Title :
Improved named entity translation and bilingual named entity extraction
Author :
Huang, Fei ; Vogel, Stephan
Author_Institution :
Interactive Syst. Labs., Carnegie Mellon Univ., Pittsburgh, PA, USA
Abstract :
Translation of named entities (NE), including proper names, temporal and numerical expressions, is very important in multilingual natural language processing, like crosslingual information retrieval and statistical machine translation. We present an integrated approach to extract a named entity translation dictionary from a bilingual corpus while at the same time improving the named entity annotation quality. Starting from a bilingual corpus where the named entities are extracted independently for each language, a statistical alignment model is used to align the named entities. An iterative process is applied to extract named entity pairs with higher alignment probability. This leads to a smaller but cleaner named entity translation dictionary and also to a significant improvement of the monolingual named entity annotation quality for both languages.

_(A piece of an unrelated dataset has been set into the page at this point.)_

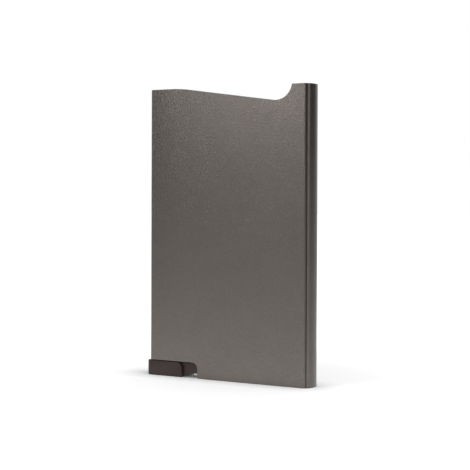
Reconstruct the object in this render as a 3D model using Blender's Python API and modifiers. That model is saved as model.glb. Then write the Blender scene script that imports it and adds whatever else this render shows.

Experimental result shows that the dictionary size is reduced by 51.8% and the annotation quality is improved from 70.03 to 78.15 for Chinese and 73.38 to 81.46 in terms of F-score.
Keywords :
computational linguistics; dictionaries; language translation; natural language interfaces; probability; Chinese; F-score; bilingual named entity extraction; crosslingual information retrieval; dictionary; experimental result; multilingual natural language processing; named entity annotation quality; named entity translation; probability; statistical alignment model; statistical machine translation; Costs; Data mining; Dictionaries; Humans; Information retrieval; Interactive systems; Natural language processing; Natural languages; Probability; Surface-mount technology;
Conference_Titel :
Multimodal Interfaces, 2002. Proceedings. Fourth IEEE International Conference on
Print_ISBN :
0-7695-1834-6
DOI :
10.1109/ICMI.2002.1167002